Subsequently, Womack and Jones [12] introduced an eighth Muda: Manufacturing products that do not meet customer demand, based on a fundamental concept of “customer value”, i.e., Q characteristics of the product that meets customer demand at a given price and time. It is based on the concept of utility [31], intended as the capacity to bring practical advantages to users.

The perception of quality (performance) of the product purchased, in relation to competition and to the total price paid, contributes in determining its “value”. Any activity that consumes resources but creates no value to the customer is Muda and could be either saved (reduce price and maximize margins) or reinvested to produce performances that meet customer demand (with the ability to raise selling price). An “ad hoc” tool for each form of Muda removal and containment is developed in the Lean approach. These tools and their relationships are typically depicted in a scheme recognized as “Lean Manufacturing House” or “Toyota Production System House” (Figure 1).

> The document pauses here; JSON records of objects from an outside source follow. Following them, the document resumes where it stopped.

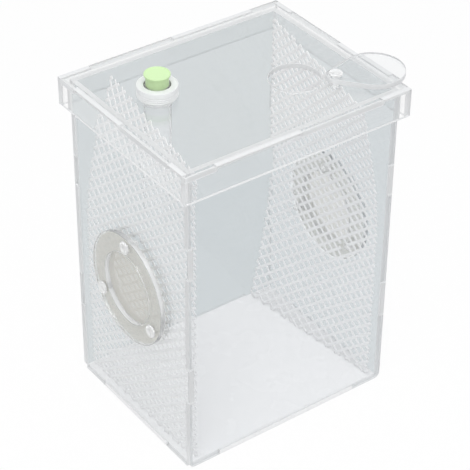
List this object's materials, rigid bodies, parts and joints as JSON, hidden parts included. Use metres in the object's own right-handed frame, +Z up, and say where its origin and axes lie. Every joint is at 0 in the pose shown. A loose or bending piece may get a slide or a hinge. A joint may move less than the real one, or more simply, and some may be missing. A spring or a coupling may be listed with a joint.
{
  "type": "acrylic terrarium",
  "caption": "Small clear terrarium box with lift-off lid, swivelling feeding-port cover, stoppered drinking tube, round mesh side vents and climbing nets.",
  "frame": {"origin": "middle of the underside of the floor panel, under the middle of the four walls", "axes": "+Z up, the longest extent; +X right along the front panel; +Y to the back, the shortest extent"},
  "size_m": [0.161, 0.1218, 0.2175],
  "materials": {
    "clear_acrylic": "polished, with bright laser-cut edges",
    "white_acrylic": "opaque white, glossy",
    "net_plastic": "white moulded mesh, satin",
    "steel_mesh": "fine woven stainless wire",
    "clear_nylon": "clear moulded, glossy",
    "frosted_silicone": "translucent, satin",
    "clear_tube": "clear, glossy",
    "lime_rubber": "lime green, satin"
  },
  "bodies": {
    "tank": {"floor_panel": "white_acrylic", "front_panel": "clear_acrylic", "back_panel": "clear_acrylic", "left_panel": "clear_acrylic", "right_panel": "clear_acrylic", "left_vent_mesh": "steel_mesh", "right_vent_mesh": "steel_mesh", "left_vent_ring": "clear_acrylic", "right_vent_ring": "clear_acrylic", "left_vent_rivets": "clear_nylon", "right_vent_rivets": "clear_nylon", "left_climbing_net": "net_plastic", "right_climbing_net": "net_plastic"},
    "lid": {"lid_plate": "clear_acrylic", "lid_front_strip": "clear_acrylic", "lid_back_strip": "clear_acrylic", "lid_left_strip": "clear_acrylic", "lid_right_strip": "clear_acrylic", "cover_rivet": "clear_nylon", "tube_collar": "frosted_silicone"},
    "cover": {"feed_cover": "clear_acrylic"},
    "tube": {"drinking_tube": "clear_tube"},
    "stopper": {"tube_stopper": "lime_rubber"}
  },
  "joints": [
    {"name": "lid_lift", "type": "slide", "parent": "tank", "child": "lid", "axis": [0, 0, 1], "range_m": [0, 0.1]},
    {"name": "cover_swivel", "type": "hinge", "parent": "lid", "child": "cover", "pos_m": [0.0472, -0.029, 0.206], "axis": [0, 0, 1], "continuous": true},
    {"name": "tube_pull", "type": "slide", "parent": "lid", "child": "tube", "axis": [0, 0, 1], "range_m": [0, 0.085]},
    {"name": "stopper_pull", "type": "slide", "parent": "tube", "child": "stopper", "axis": [0, 0, 1], "range_m": [0, 0.015]}
  ]
}
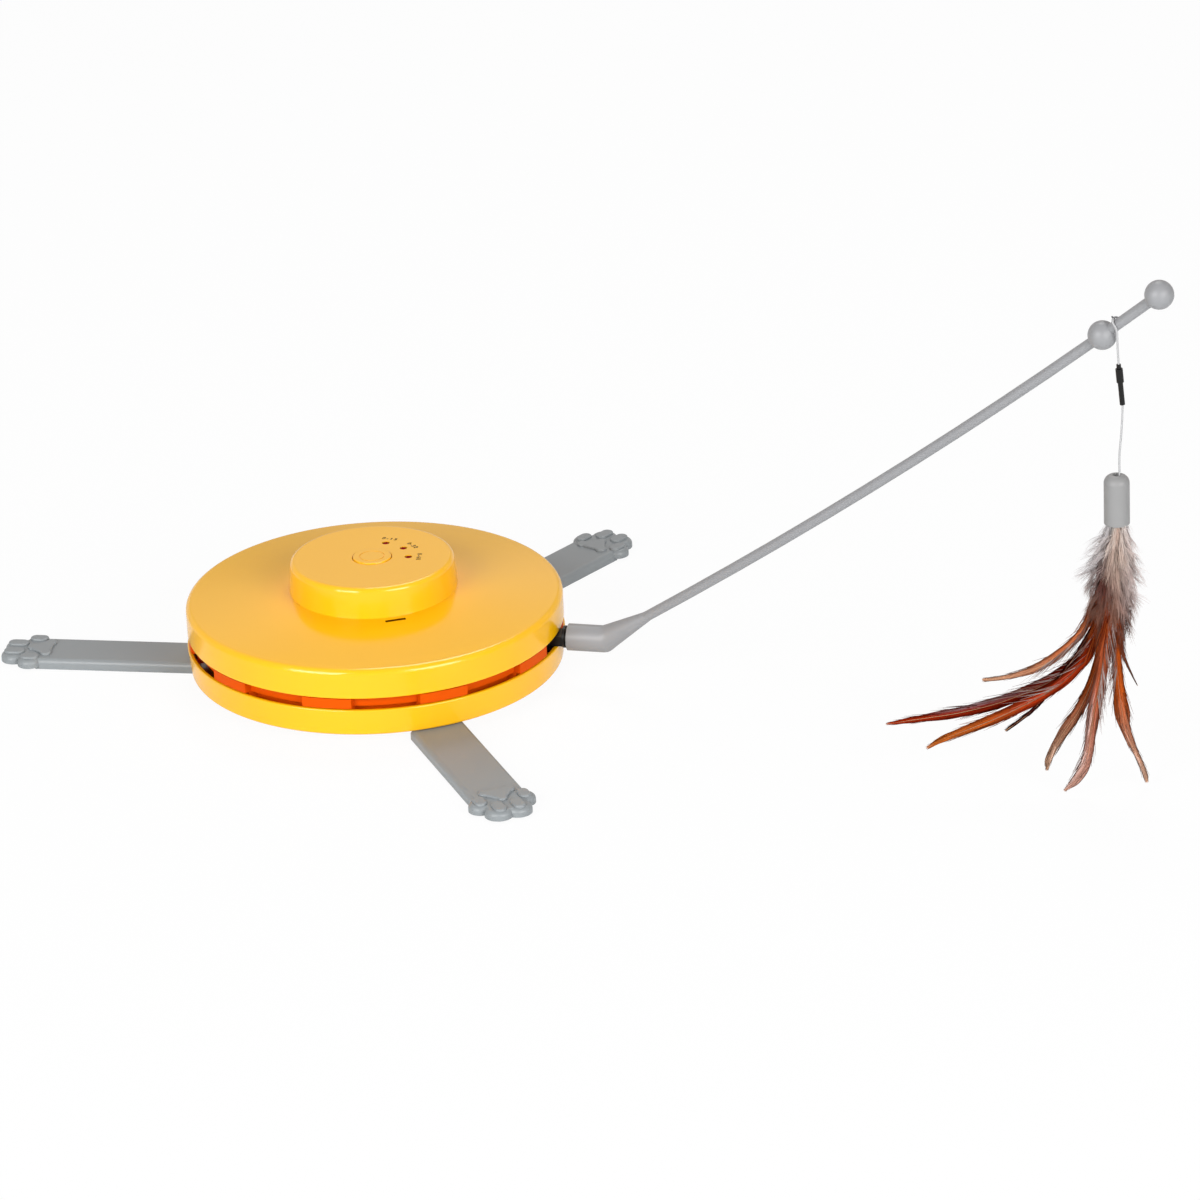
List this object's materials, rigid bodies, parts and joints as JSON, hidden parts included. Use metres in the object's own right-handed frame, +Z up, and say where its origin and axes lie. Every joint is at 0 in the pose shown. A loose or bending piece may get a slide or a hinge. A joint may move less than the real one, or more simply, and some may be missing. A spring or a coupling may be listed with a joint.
{
  "type": "cat feather toy",
  "caption": "Battery pet toy: a round base on paw-shaped legs turns a long wand, and feathers hang from its end on a string.",
  "frame": {"origin": "centre of the bottom cover's underside, on the floor", "axes": "+Z up along the base's axis, +X to the right in the picture, +Y away from the viewer; the wand leaves the base towards +X and slightly -Y"},
  "size_m": [0.578, 0.3428, 0.2604],
  "materials": {
    "yellow_shell": "moulded, glossy",
    "yellow_hub": "moulded, glossy",
    "grey_legs": "moulded, satin",
    "orange_drum": "moulded, glossy",
    "black_plastic": "moulded, satin",
    "grey_plastic": "moulded, satin",
    "natural_plastic": "moulded, satin",
    "lamp_red": "moulded, clear dark red",
    "circuit_green": "lacquered laminate",
    "cell_jacket": "printed foil jacket",
    "screw_steel": "zinc plated",
    "spring_steel": "nickel plated",
    "motor_steel": "plated",
    "seal_rubber": "matte",
    "wire_red": "insulated wire",
    "wire_black": "insulated wire",
    "white_string": "braided string",
    "pale_feather": "soft down",
    "rust_feather": "dyed hackle"
  },
  "bodies": {
    "base": {"lower_housing": "yellow_shell", "bottom_cover": "yellow_shell", "cover_screws": "screw_steel", "battery_cells": "cell_jacket", "battery_contacts": "spring_steel", "contact_springs": "spring_steel", "centre_column": "natural_plastic", "column_screws": "screw_steel", "thrust_washer": "natural_plastic", "gearbox_base": "natural_plastic", "plate_screws": "screw_steel", "gearbox_top": "natural_plastic", "pillar_screws": "screw_steel", "gear_pins": "screw_steel", "motor": "motor_steel", "motor_screws": "screw_steel", "upper_housing": "yellow_shell", "housing_screws": "screw_steel", "hub_cap": "yellow_hub", "control_board": "circuit_green", "board_screws": "screw_steel", "tact_switch": "black_plastic", "indicator_lamps": "lamp_red", "battery_lead_red": "wire_red", "battery_lead_black": "wire_black", "motor_leads": "wire_black"},
    "rotor": {"turntable": "orange_drum", "rotor_bush": "natural_plastic", "ring_gear": "natural_plastic", "gear_screws": "screw_steel", "wand_arm": "black_plastic", "arm_screws": "screw_steel", "swivel_screw": "screw_steel"},
    "swivel": {"swivel_bush": "black_plastic", "o_ring": "seal_rubber"},
    "wand": {"wand": "grey_plastic"},
    "lure": {"upper_string": "white_string", "string_clasp": "black_plastic", "lower_string": "white_string", "feather_cap": "grey_plastic", "hackle_feathers": "rust_feather", "fluff_feathers": "pale_feather"},
    "second_gear": {"gear_two": "natural_plastic"},
    "first_gear": {"gear_one": "natural_plastic"},
    "motor_rotor": {"motor_shaft": "motor_steel", "motor_pinion": "natural_plastic"},
    "button": {"power_button": "yellow_hub", "switch_plunger": "black_plastic"},
    "door": {"battery_door": "yellow_shell"},
    "leg_back": {"paw_leg_back": "grey_legs"},
    "leg_left": {"paw_leg_left": "grey_legs"},
    "leg_front": {"paw_leg_front": "grey_legs"}
  },
  "joints": [
    {"name": "rotor_spin", "type": "hinge", "parent": "base", "child": "rotor", "pos_m": [0, 0, 0.0215], "axis": [0, 0, 1], "continuous": true},
    {"name": "gear_two_spin", "type": "hinge", "parent": "base", "child": "second_gear", "pos_m": [-0.02706, -0.00985, 0.03], "axis": [0, 0, 1], "continuous": true},
    {"name": "gear_one_spin", "type": "hinge", "parent": "base", "child": "first_gear", "pos_m": [-0.02967, 0.00492, 0.033], "axis": [0, 0, 1], "continuous": true},
    {"name": "motor_spin", "type": "hinge", "parent": "base", "child": "motor_rotor", "pos_m": [-0.0225, 0.01516, 0.038], "axis": [0, 0, 1], "continuous": true},
    {"name": "wand_roll", "type": "hinge", "parent": "rotor", "child": "swivel", "pos_m": [0.09695, -0.02453, 0.0235], "axis": [0.9694, -0.2453, 0], "range_deg": [-40, 0]},
    {"name": "wand_pull", "type": "slide", "parent": "swivel", "child": "wand", "axis": [0.9694, -0.2453, 0], "range_m": [0, 0.02]},
    {"name": "lure_swing", "type": "hinge", "parent": "wand", "child": "lure", "pos_m": [0.35975, -0.17039, 0.23488], "axis": [0.6511, -0.4056, 0.6416], "range_deg": [-40, 40]},
    {"name": "button_press", "type": "slide", "parent": "base", "child": "button", "axis": [0, 0, -1], "range_m": [0, 0.0008], "stiffness_N_per_m": 2000},
    {"name": "battery_door_hinge", "type": "hinge", "parent": "base", "child": "door", "pos_m": [-0.00511, 0.0141, 0], "axis": [-0.9403, -0.3404, 0], "range_deg": [0, 70]},
    {"name": "leg_back_pull", "type": "slide", "parent": "base", "child": "leg_back", "axis": [0.6441, 0.7649, 0], "range_m": [0, 0.028]},
    {"name": "leg_left_pull", "type": "slide", "parent": "base", "child": "leg_left", "axis": [-0.9845, 0.1754, 0], "range_m": [0, 0.028]},
    {"name": "leg_front_pull", "type": "slide", "parent": "base", "child": "leg_front", "axis": [0.3404, -0.9403, 0], "range_m": [0, 0.028]}
  ],
  "couplings": [
    {"joint": "gear_two_spin", "follows": "rotor_spin", "ratio": -5},
    {"joint": "gear_one_spin", "follows": "rotor_spin", "ratio": 20},
    {"joint": "motor_spin", "follows": "rotor_spin", "ratio": -80}
  ]
}
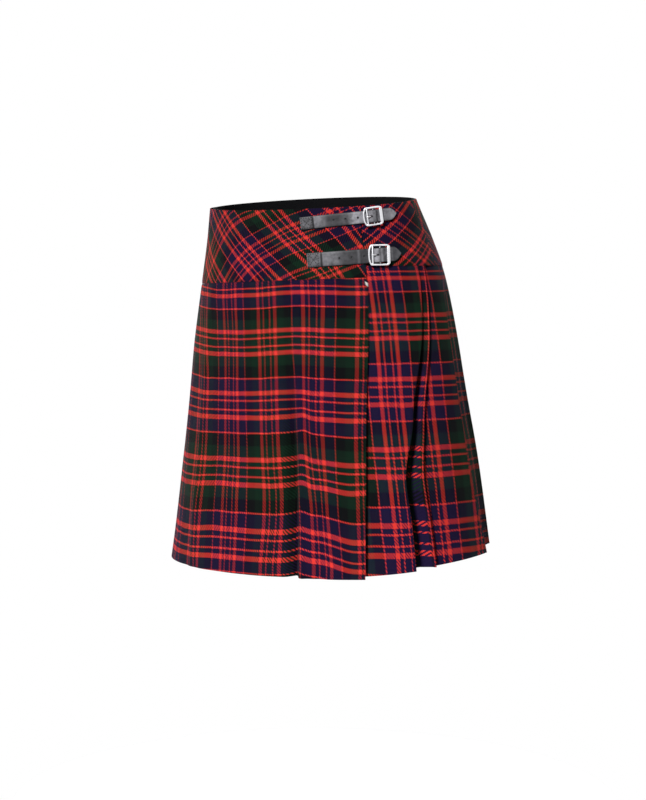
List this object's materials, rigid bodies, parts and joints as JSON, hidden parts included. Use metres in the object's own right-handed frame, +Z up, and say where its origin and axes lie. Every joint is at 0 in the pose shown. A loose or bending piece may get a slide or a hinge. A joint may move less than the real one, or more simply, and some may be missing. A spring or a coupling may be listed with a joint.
{
  "type": "tartan mini skirt",
  "caption": "Hollow kilt-style mini skirt with a bias hip yoke, flat wrap apron, knife pleats and buckled leather straps.",
  "frame": {"origin": "middle of the waist opening, at the mean height of its rim", "axes": "+X towards the wearer's left, -Y towards the wearer's front, +Z up"},
  "size_m": [0.4199, 0.3422, 0.4598],
  "materials": {
    "tartan": "matte twill, red, green and navy tartan on the straight grain",
    "tartan_bias": "matte twill, the same tartan cut on the bias",
    "lining": "matte black twill",
    "strap_leather": "semi-gloss black grain leather",
    "buckle_chrome": "polished plate"
  },
  "bodies": {
    "root": {"yoke_front": "tartan_bias", "yoke_under": "tartan_bias", "yoke_back": "tartan_bias", "waist_lining": "lining", "apron_outer": "tartan", "apron_under": "tartan", "pleats_left": "tartan", "pleats_back_left": "tartan", "pleats_back_right": "tartan", "pleats_right": "tartan", "strap_upper": "strap_leather", "strap_lower": "strap_leather", "chape_upper": "strap_leather", "chape_lower": "strap_leather", "buckle_upper": "buckle_chrome", "buckle_lower": "buckle_chrome", "prong_upper": "buckle_chrome", "prong_lower": "buckle_chrome"}
  },
  "joints": []
}
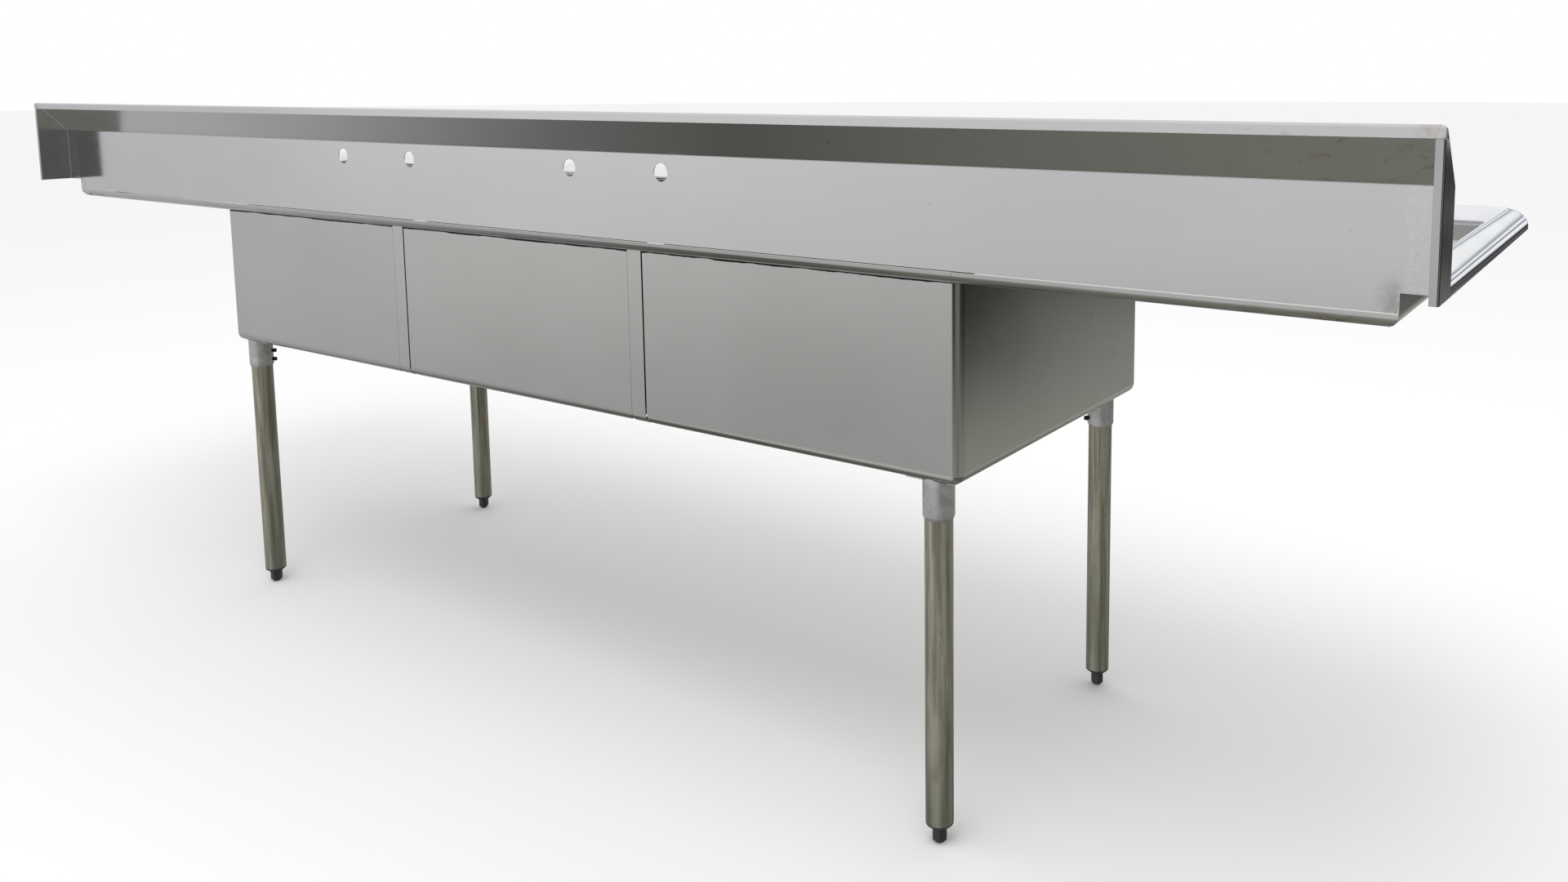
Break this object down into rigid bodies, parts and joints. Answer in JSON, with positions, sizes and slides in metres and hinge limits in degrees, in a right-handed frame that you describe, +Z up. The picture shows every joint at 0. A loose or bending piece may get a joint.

Figure 1. Toyota Production System House (Adapted from [32]).

Figure 1. Toyota Production System House (Adapted from [32]).

The major contribution of the “Lean” manufacturing lies in being able to integrate into a single, consistent view based on the value, the more important variables up to that point identified and recognized in manufacturing, and have identified in Muda the operational issues on which to take measures to improve the efficiency and, therefore, the overall performance. The importance of removing Muda is based on the direct connection of such variables; by intervening on a Muda, a synergistic and positive effect on the competitiveness of the entire system is enhanced. It is clear that, improving internal efficiency by operating on transportation, handling and inventory implies improving Q, T, or reducing Cs, and, thus, be able to manage prices, or provide a higher level of performance to the customer and then to increase value. The following scheme (Figure 2) summarizes how a reduction of the seven Muda listed above may reflect in a positive effect on the major performance indicators of the Lean approaches (C, T, Q) and how this would enable the supplier/producer to increase the satisfaction (perceived usefulness) of the receiver/customer or lower selling prices (margins), that is, increase the value produced and transferred.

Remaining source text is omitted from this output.